AIM OF THE TASK: Reproduce exactly the opening lines of the listing, stopping after the line that contains "self.socket = socket" and including it.

━━━ DATASET EXCERPT

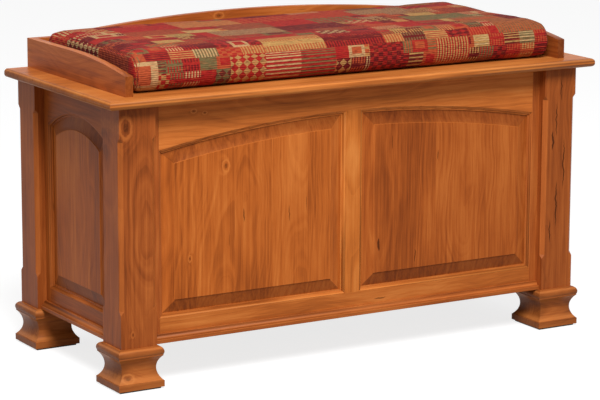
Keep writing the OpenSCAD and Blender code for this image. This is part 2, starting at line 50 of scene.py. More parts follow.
# ---- Corner posts ----
# Four square posts of rustic cherry, sawn from the solid, grain upright. A stopped chamfer runs
# down each edge, and every arris is eased with sandpaper before a satin lacquer goes on.
class Value:
    """One socket of a material's tree. Arithmetic on it adds the Math node."""

    def __init__(self, tree, socket=None):
        self.tree = tree
        self.socket = socket

    def node(self, kind, settings, inputs, output=0):
        """Any other node of this tree: settings first, then its sockets' values or links."""
        made = self.tree.nodes.new(kind)
        for key, setting in settings.items():
            if key == "stops":
                ramp = made.color_ramp
                while len(ramp.elements) < len(setting):
                    ramp.elements.new(1.0)
                for element, (position, paint) in zip(ramp.elements, setting):
                    element.position = position
                    element.color = paint
            else:
                setattr(made, key, setting)
        for key, given in inputs.items():
            if isinstance(given, Value):
                self.tree.links.new(given.socket, made.inputs[key])
            else:
                made.inputs[key].default_value = given
        return Value(self.tree, made.outputs[output]) if made.outputs else None

    def math(self, operation, *rest):
        return self.node("ShaderNodeMath", {"operation": operation}, dict(enumerate((self,) + rest)))

    def back(self, operation, first):
        return self.node("ShaderNodeMath", {"operation": operation}, {0: first, 1: self})

    def __add__(self, other):
        return self.math("ADD", other)

    __radd__ = __add__

    def __sub__(self, other):
        return self.math("SUBTRACT", other)

    def __rsub__(self, other):
        return self.back("SUBTRACT", other)

    def __mul__(self, other):
        return self.math("MULTIPLY", other)

    __rmul__ = __mul__

    def __truediv__(self, other):
        return self.math("DIVIDE", other)

    def __rtruediv__(self, other):
        return self.back("DIVIDE", other)

    def __gt__(self, other):
        return self.math("GREATER_THAN", other)

    def step(self, start, end):
        """0 before start and 1 after end, smooth between; start may be the larger."""
        return self.node("ShaderNodeMapRange", {"interpolation_type": "SMOOTHSTEP"},
                         {"Value": self, "From Min": start, "From Max": end})

    def point(self, x, y, z):
        return self.node("ShaderNodeCombineXYZ", {}, {"X": x, "Y": y, "Z": z})

    def grain_noise(self, where, detail=2.0, rough=0.5):
        return self.node("ShaderNodeTexNoise", {"noise_dimensions": "3D"},
                         {"Vector": where, "Scale": 1.0, "Detail": detail, "Roughness": rough})

    def line_noise(self, detail=2.0, rough=0.5):
        return self.node("ShaderNodeTexNoise", {"noise_dimensions": "1D"},
                         {"W": self, "Scale": 1.0, "Detail": detail, "Roughness": rough})

    def random(self, shift=0.0):
        return self.node("ShaderNodeTexWhiteNoise", {"noise_dimensions": "1D"}, {"W": self + shift})

    def blend(self, a, b, kind="MIX"):
        """Colour a where this value is 0 and b where it is 1."""
        return self.node("ShaderNodeMix", {"data_type": "RGBA", "blend_type": kind},
                         {0: self, 6: a, 7: b}, output=2)


def colour(red, green, blue):
    """A colour in 0 to 255 steps as linear light."""
    steps = [c / 255 for c in (red, green, blue)]
    return tuple(c / 12.92 if c <= 0.04045 else ((c + 0.055) / 1.055) ** 2.4 for c in steps) + (1.0,)


def new_tree(name):
    made = bpy.data.materials.new(name)
    made.use_nodes = True
    made.node_tree.nodes.clear()
    return made, Value(made.node_tree)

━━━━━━

RESULT FOR THIS EXERCISE:
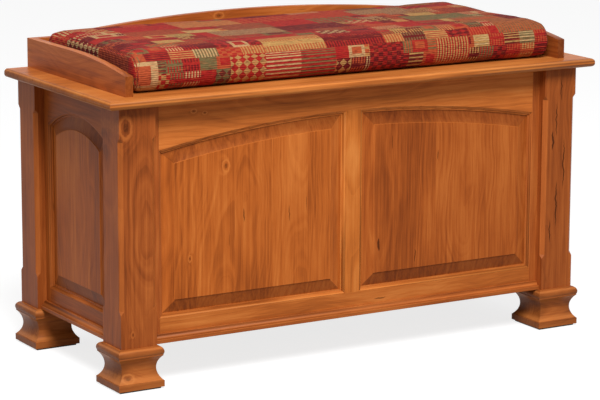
Keep writing the OpenSCAD and Blender code for this image. This is part 2, starting at line 50 of scene.py. More parts follow.
# ---- Corner posts ----
# Four square posts of rustic cherry, sawn from the solid, grain upright. A stopped chamfer runs
# down each edge, and every arris is eased with sandpaper before a satin lacquer goes on.
class Value:
    """One socket of a material's tree. Arithmetic on it adds the Math node."""

    def __init__(self, tree, socket=None):
        self.tree = tree
        self.socket = socket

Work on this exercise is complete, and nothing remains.